Findlay’s Income Tax: Unsustainable and Anti-growth

October 16, 2012

Demographics, the Decline of the Middle Class and the Wage (Income) Tax

In the run up to the November election for issue #3, the City of Findlay’s request to make the quarter percent temporary income tax permanent (for a total rate of 1.25%) has been hotly contested.  The debate over the tax renewal largely revolved around the question of whether Findlay has a spending problem or a revenue problem.  After a two hour meeting with the City of Findlay Auditor Jim Staschiak II, I discovered that the City of Findlay has a demographic problem.  This demographic problem could be systemic and long term.

In an effort to explain Findlay’s financial position, Mr. Stashciak produced a graph he named “What’s the Employment Trend?” that illustrates that the number of employed individuals in Hancock County dipped in 1999 and has remained flat ever since, while total population continued a slow but steady rise.

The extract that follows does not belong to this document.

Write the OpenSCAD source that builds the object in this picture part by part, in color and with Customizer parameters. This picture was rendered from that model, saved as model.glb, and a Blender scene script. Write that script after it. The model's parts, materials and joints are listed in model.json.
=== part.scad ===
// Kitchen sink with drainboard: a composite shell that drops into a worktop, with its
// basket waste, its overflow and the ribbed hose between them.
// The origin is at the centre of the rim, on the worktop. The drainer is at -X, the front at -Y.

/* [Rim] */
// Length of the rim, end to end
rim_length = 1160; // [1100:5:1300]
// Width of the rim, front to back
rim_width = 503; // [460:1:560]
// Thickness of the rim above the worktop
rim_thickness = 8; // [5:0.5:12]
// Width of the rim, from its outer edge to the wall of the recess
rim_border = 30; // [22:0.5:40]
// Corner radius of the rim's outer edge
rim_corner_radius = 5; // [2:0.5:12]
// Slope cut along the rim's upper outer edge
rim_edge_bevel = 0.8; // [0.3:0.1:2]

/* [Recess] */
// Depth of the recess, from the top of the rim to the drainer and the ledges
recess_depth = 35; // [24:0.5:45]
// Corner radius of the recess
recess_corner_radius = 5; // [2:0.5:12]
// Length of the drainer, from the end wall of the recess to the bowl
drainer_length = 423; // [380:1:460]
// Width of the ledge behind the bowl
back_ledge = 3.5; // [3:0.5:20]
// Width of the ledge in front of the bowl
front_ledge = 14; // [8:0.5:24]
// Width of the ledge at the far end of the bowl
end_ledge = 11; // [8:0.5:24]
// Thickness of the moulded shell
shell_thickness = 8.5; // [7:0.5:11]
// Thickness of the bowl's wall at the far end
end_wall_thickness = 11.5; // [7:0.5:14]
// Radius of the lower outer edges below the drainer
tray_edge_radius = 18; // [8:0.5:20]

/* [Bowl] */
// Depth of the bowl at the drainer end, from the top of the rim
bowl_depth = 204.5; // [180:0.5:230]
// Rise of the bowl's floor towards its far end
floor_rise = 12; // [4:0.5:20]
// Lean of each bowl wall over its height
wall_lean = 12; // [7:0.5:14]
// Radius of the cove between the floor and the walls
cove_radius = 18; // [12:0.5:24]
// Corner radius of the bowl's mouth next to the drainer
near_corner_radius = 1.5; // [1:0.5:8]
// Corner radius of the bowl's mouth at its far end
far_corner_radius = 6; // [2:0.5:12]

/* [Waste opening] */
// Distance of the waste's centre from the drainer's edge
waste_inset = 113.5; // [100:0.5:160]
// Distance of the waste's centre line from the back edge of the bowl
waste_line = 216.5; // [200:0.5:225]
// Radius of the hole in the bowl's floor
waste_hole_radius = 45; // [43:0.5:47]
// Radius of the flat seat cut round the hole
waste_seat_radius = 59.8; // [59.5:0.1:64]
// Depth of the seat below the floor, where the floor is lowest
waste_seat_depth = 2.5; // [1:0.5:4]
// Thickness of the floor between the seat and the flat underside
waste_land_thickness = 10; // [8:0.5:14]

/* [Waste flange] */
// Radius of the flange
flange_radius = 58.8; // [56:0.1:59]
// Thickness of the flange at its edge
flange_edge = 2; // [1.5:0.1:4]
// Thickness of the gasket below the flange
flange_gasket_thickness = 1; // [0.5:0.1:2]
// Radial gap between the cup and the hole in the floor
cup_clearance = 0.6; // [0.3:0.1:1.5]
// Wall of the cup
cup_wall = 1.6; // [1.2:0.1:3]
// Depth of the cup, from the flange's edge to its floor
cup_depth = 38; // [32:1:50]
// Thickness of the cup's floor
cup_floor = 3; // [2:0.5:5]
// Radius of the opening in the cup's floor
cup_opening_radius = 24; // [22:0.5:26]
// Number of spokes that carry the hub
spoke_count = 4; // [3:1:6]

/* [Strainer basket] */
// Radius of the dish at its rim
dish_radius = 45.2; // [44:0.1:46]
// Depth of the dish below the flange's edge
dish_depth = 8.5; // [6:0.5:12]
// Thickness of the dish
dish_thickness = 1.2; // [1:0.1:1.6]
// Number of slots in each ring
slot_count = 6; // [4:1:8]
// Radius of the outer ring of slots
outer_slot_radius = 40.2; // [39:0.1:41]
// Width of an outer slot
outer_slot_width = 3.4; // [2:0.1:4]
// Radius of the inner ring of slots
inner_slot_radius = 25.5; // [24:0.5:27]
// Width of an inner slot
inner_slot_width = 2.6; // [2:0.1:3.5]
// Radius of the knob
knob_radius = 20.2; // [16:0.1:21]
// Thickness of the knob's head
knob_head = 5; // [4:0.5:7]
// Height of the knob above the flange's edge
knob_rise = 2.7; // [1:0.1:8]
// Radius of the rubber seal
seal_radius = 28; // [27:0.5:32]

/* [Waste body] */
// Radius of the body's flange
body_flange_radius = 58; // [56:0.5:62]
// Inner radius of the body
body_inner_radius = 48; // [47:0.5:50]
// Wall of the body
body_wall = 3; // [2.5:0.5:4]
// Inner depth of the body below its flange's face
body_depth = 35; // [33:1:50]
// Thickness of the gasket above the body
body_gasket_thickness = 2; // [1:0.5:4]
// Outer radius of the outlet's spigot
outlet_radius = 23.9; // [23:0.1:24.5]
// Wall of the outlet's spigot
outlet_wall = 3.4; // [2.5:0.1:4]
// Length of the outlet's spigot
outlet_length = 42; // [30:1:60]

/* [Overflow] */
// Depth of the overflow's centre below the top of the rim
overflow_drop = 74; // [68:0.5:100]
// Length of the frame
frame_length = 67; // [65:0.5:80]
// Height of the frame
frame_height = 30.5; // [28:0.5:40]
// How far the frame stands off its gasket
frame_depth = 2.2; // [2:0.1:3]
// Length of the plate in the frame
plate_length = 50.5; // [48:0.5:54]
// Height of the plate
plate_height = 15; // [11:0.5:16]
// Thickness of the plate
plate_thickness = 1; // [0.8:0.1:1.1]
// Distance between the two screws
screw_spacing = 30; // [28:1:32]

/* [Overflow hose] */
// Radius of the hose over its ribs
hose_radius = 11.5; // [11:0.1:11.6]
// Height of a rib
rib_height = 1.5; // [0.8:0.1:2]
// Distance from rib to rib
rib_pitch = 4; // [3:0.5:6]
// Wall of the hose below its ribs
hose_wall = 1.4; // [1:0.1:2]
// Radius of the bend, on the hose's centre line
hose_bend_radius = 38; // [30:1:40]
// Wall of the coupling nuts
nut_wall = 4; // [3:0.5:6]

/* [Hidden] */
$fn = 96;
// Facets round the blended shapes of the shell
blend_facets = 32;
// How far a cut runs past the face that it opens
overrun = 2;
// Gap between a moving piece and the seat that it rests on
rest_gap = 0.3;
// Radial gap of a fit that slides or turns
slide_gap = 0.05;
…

Our population is aging, which is not really big news.  But, when you add in other demographic and economic factors and you understand how the City Income Tax really works, we may find that the City Income Tax cannot sustain the City of Findlay’s operations or capital improvements.

Let’s start with the City Income Tax.  First, the City income Tax is really a wage tax.  The income tax does not tax investment income, pensions or social security income.  And while the city income tax does tax businesses, the revenue that the City of Findlay receives from businesses is just a small percentage of revenue collected from the income tax.  This disparity between what businesses pay and wage earners pay means that workers, in effect, pay the city tax for the services they use and for the businesses where they work.

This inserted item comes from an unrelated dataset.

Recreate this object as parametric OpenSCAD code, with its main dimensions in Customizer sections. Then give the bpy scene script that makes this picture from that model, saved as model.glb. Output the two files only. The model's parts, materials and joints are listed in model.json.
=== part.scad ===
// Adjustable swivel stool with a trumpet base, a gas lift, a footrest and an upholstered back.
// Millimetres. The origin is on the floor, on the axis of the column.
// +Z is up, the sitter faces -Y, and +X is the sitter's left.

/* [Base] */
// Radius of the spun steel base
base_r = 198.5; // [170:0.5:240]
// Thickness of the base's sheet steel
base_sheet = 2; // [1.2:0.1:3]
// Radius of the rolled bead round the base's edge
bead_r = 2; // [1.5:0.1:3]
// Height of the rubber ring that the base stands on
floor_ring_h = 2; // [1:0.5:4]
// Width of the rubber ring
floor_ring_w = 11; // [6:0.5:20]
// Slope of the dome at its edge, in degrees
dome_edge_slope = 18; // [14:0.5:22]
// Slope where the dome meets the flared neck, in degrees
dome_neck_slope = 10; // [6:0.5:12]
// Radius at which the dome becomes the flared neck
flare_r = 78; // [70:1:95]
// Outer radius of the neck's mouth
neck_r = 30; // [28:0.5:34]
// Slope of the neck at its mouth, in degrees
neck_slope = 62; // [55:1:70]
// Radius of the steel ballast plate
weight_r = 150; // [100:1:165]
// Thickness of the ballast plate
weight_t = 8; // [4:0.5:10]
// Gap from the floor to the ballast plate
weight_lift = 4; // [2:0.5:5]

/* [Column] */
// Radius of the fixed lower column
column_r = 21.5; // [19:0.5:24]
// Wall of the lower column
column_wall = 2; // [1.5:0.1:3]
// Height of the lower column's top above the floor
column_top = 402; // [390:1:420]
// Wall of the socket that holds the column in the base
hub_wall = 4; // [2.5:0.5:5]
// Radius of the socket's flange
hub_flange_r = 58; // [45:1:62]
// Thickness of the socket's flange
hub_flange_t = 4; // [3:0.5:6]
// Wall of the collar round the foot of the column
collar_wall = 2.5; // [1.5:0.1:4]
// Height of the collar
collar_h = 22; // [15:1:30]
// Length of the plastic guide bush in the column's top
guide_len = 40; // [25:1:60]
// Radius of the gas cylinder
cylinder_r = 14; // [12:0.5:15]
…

The second thing we need to know is that with the elimination of other taxes like the tangible property tax and the estate tax and the cut backs in state revenue sharing, the city wage tax has become the primary source of city financing.

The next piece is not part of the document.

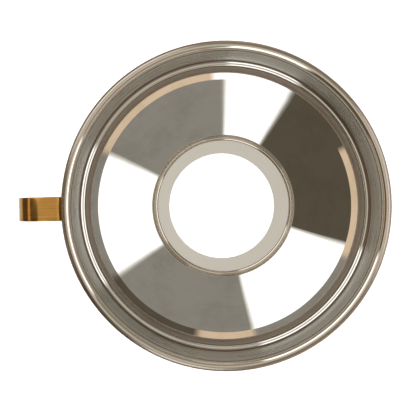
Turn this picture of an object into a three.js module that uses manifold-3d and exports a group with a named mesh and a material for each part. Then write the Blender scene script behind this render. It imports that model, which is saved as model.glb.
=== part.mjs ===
// A pour over dripper: a spun steel bowl with a rolled rim and a wide open outlet, carried on a cup by a
// pressed flange, with a brass finger loop riveted to its side.
//
// Millimetres, +Z up. The finger loop points along -X. The origin lies under the middle of the bounding box,
// in the plane that the outlet's edge stands on, so the bowl's axis is a little way along +X.

import * as THREE from "three";
import Module from "manifold-3d";
import { mergeVertices } from "three/addons/utils/BufferGeometryUtils.js";

const wasm = await Module();
wasm.setup();

// ---- Driving dimensions ------------------------------------------------------------------------------

const RIM_RADIUS = 65; // outside of the rolled rim
const HEIGHT = 73; // outlet edge to the top of the rim
const ROLL = 1.85; // outer radius of the rolled rim's section
const RIM_Z = HEIGHT - ROLL; // centre of the roll, which the bowl's depths are measured from
const SHEET = 0.8; // steel of the bowl and the neck
const GAP = 0.3; // clearance that stands for a touching joint
const SIDES = 48; // facets round the axis

// The bowl's inner face: a side wall, a small step in, a lower wall, a steeper band, then the cone.
// Each of these points is a corner, rounded to its radius.
const WALL_FOOT = { r: 60.55, z: RIM_Z - 14.8, radius: 1.7 };
const STEP_FOOT = { r: 58.35, z: RIM_Z - 15.2, radius: 1 };
const BAND_TOP = { r: 57.8, z: RIM_Z - 24.45, radius: 1.2 };
const CONE_TOP = { r: 55, z: RIM_Z - 27.05, radius: 25 };
const CONE_ANGLE = THREE.MathUtils.degToRad(56); // cone wall from the vertical
const BOWL_CUT = 31.2; // radius of the hole that the neck hangs in
const ROLL_END = -110; // degrees: where the rim stops curling, short of the wall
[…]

So, we already know that our population is aging which means that fewer people are directly supporting the finances of the city.  But a key number that I do not have is the per capita wage tax receipts.

With fewer workers supporting a larger population we are already starting in a hole.  But what if those workers are, on average, making less money?  Given the transition we have seen in Findlay of manufacturing jobs to the service industries and knowing that at least one major manufacturer in Findlay has a two-tier wage system, average wages could very well be in decline.  This combination of aging population and a workforce with a declining income or income that is not keeping up with inflation could spell real trouble for the City of Findlay.

If my hypothesis is right, the per capita wage tax receipts are in fact declining, that would mean the City of Findlay will be in a constant battle to match revenues with services.  It would also mean the traditional way of fixing a city’s flagging finances through growth could, in fact, make matters worse.

If we add businesses or build out subdivisions in Findlay that attract residents and workers that earn less and therefore pay less than our current per capita tax receipts, we would only be dragging down the average, making it harder for the City of Findlay to maintain its current level of services and provide service to support the growth.

We need to put some real math behind this issue.  We may find that the current tax base for the City of Findlay (and other cities in Ohio) that relies on a wage tax is unsustainable and anti-growth.